__Task to carry out__: Repeat the listing in full. Nothing may be added or left out.

__Source material__:
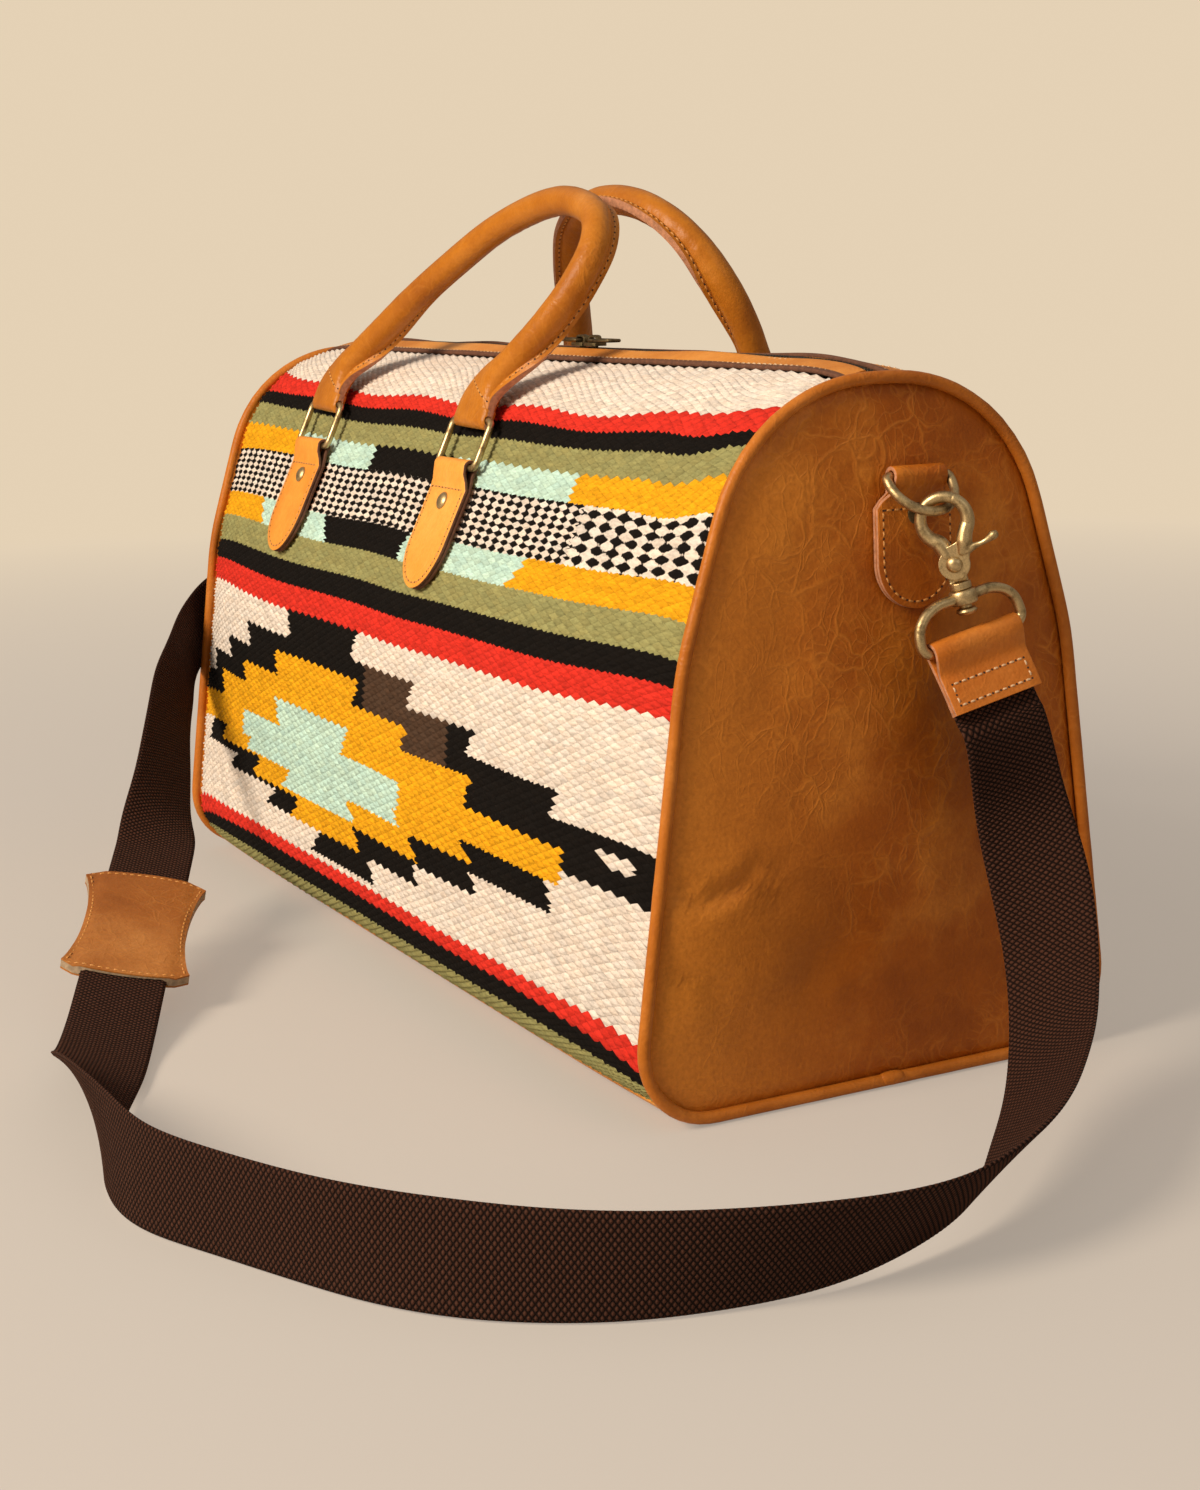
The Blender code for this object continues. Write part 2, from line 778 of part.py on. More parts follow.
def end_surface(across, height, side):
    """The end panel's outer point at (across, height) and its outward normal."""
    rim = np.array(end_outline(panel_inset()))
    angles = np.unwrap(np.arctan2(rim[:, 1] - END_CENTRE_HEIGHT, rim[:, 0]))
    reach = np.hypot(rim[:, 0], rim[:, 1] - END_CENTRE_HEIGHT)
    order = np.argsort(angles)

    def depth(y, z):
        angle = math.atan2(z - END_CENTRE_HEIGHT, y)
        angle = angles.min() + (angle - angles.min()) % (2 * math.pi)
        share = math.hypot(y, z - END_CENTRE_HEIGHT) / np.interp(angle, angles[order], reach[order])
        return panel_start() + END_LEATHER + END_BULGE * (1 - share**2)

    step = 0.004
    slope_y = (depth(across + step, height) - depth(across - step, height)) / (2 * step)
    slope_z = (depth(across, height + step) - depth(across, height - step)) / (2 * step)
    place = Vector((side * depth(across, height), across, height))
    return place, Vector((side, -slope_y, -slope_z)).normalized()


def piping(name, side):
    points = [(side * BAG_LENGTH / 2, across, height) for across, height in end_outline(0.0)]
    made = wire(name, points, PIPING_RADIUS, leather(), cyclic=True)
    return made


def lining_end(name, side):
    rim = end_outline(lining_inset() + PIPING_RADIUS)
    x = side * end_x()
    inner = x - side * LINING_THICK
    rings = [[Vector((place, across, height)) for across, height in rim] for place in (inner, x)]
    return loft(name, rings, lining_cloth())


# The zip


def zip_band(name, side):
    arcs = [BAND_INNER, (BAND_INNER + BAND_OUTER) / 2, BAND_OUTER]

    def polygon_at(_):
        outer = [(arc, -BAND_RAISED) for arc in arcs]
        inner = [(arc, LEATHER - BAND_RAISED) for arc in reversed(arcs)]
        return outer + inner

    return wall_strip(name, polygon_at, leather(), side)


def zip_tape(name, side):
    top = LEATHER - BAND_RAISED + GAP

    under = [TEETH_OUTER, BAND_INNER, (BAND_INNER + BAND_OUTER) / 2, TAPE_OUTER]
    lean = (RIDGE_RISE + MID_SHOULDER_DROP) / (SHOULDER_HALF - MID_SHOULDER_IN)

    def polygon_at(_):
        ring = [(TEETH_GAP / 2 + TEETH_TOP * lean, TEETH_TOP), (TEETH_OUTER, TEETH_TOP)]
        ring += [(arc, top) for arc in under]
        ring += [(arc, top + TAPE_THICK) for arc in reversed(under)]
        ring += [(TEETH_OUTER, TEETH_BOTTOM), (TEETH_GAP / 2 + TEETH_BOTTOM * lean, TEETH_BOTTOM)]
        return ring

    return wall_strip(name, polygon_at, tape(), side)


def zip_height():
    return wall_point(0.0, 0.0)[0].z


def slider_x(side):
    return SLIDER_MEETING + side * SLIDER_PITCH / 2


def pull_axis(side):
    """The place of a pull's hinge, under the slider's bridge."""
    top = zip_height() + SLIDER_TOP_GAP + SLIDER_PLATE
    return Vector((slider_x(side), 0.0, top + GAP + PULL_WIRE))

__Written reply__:
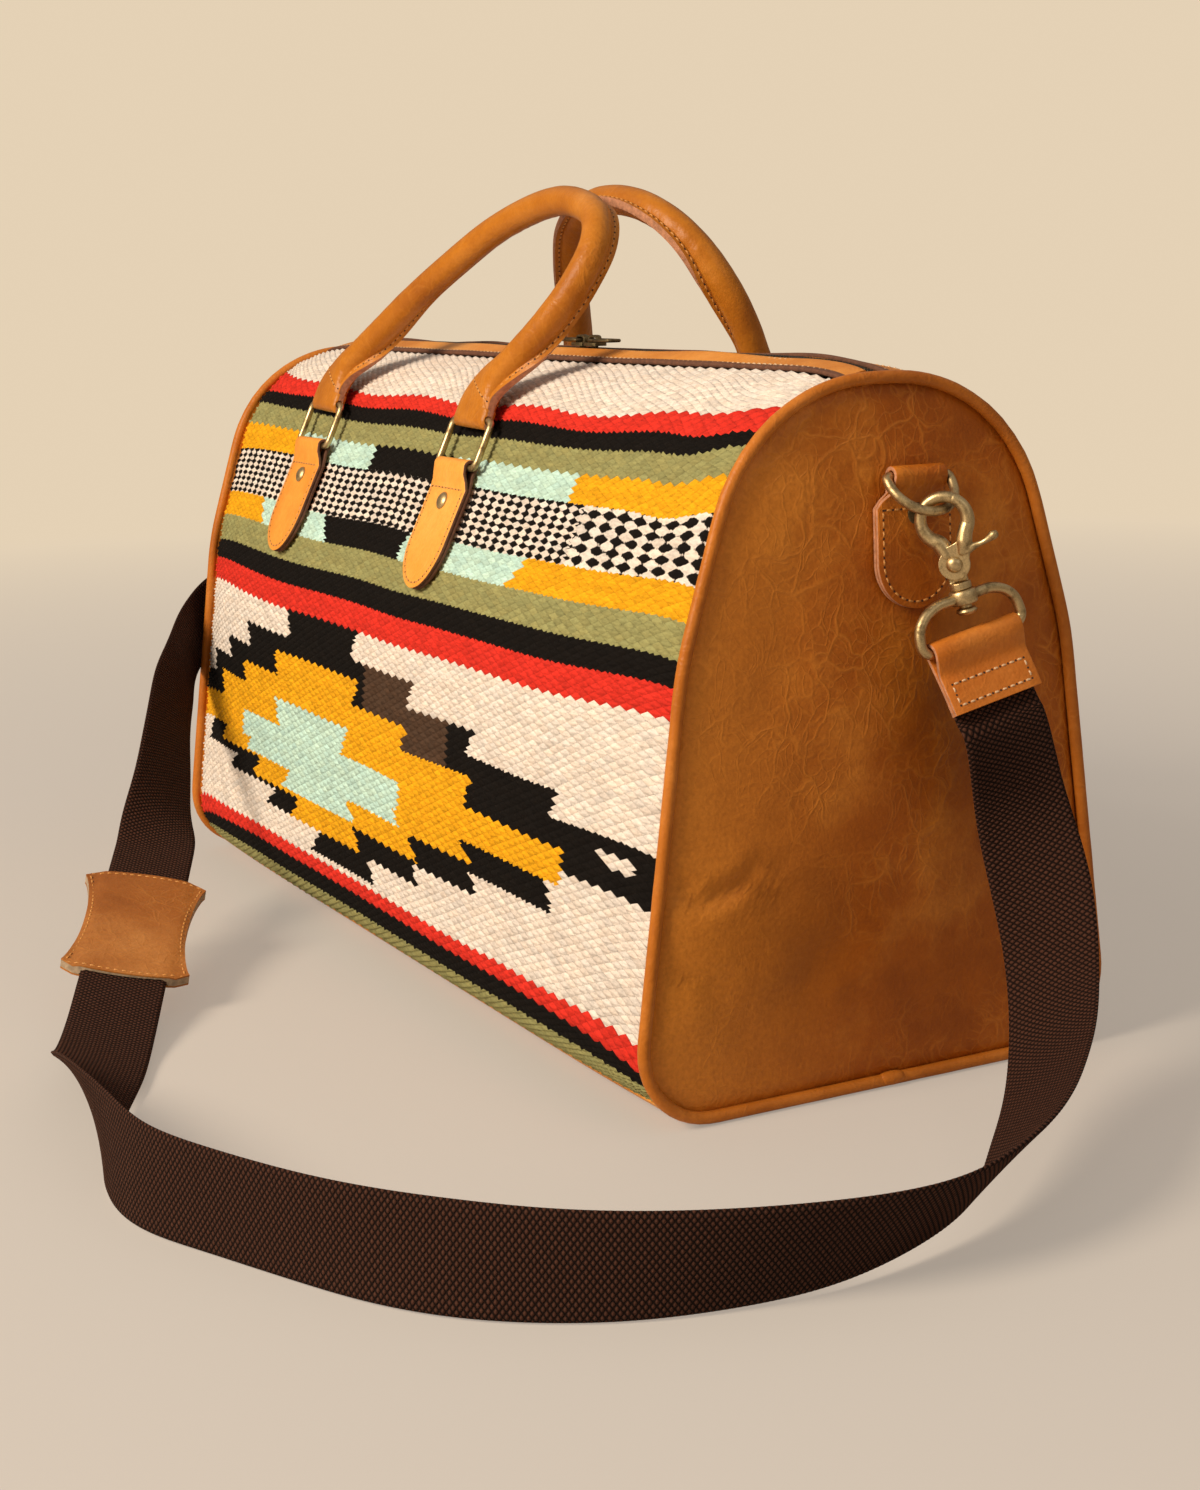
The Blender code for this object continues. Write part 2, from line 778 of part.py on. More parts follow.
def end_surface(across, height, side):
    """The end panel's outer point at (across, height) and its outward normal."""
    rim = np.array(end_outline(panel_inset()))
    angles = np.unwrap(np.arctan2(rim[:, 1] - END_CENTRE_HEIGHT, rim[:, 0]))
    reach = np.hypot(rim[:, 0], rim[:, 1] - END_CENTRE_HEIGHT)
    order = np.argsort(angles)

    def depth(y, z):
        angle = math.atan2(z - END_CENTRE_HEIGHT, y)
        angle = angles.min() + (angle - angles.min()) % (2 * math.pi)
        share = math.hypot(y, z - END_CENTRE_HEIGHT) / np.interp(angle, angles[order], reach[order])
        return panel_start() + END_LEATHER + END_BULGE * (1 - share**2)

    step = 0.004
    slope_y = (depth(across + step, height) - depth(across - step, height)) / (2 * step)
    slope_z = (depth(across, height + step) - depth(across, height - step)) / (2 * step)
    place = Vector((side * depth(across, height), across, height))
    return place, Vector((side, -slope_y, -slope_z)).normalized()


def piping(name, side):
    points = [(side * BAG_LENGTH / 2, across, height) for across, height in end_outline(0.0)]
    made = wire(name, points, PIPING_RADIUS, leather(), cyclic=True)
    return made


def lining_end(name, side):
    rim = end_outline(lining_inset() + PIPING_RADIUS)
    x = side * end_x()
    inner = x - side * LINING_THICK
    rings = [[Vector((place, across, height)) for across, height in rim] for place in (inner, x)]
    return loft(name, rings, lining_cloth())


# The zip


def zip_band(name, side):
    arcs = [BAND_INNER, (BAND_INNER + BAND_OUTER) / 2, BAND_OUTER]

    def polygon_at(_):
        outer = [(arc, -BAND_RAISED) for arc in arcs]
        inner = [(arc, LEATHER - BAND_RAISED) for arc in reversed(arcs)]
        return outer + inner

    return wall_strip(name, polygon_at, leather(), side)


def zip_tape(name, side):
    top = LEATHER - BAND_RAISED + GAP

    under = [TEETH_OUTER, BAND_INNER, (BAND_INNER + BAND_OUTER) / 2, TAPE_OUTER]
    lean = (RIDGE_RISE + MID_SHOULDER_DROP) / (SHOULDER_HALF - MID_SHOULDER_IN)

    def polygon_at(_):
        ring = [(TEETH_GAP / 2 + TEETH_TOP * lean, TEETH_TOP), (TEETH_OUTER, TEETH_TOP)]
        ring += [(arc, top) for arc in under]
        ring += [(arc, top + TAPE_THICK) for arc in reversed(under)]
        ring += [(TEETH_OUTER, TEETH_BOTTOM), (TEETH_GAP / 2 + TEETH_BOTTOM * lean, TEETH_BOTTOM)]
        return ring

    return wall_strip(name, polygon_at, tape(), side)


def zip_height():
    return wall_point(0.0, 0.0)[0].z


def slider_x(side):
    return SLIDER_MEETING + side * SLIDER_PITCH / 2


def pull_axis(side):
    """The place of a pull's hinge, under the slider's bridge."""
    top = zip_height() + SLIDER_TOP_GAP + SLIDER_PLATE
    return Vector((slider_x(side), 0.0, top + GAP + PULL_WIRE))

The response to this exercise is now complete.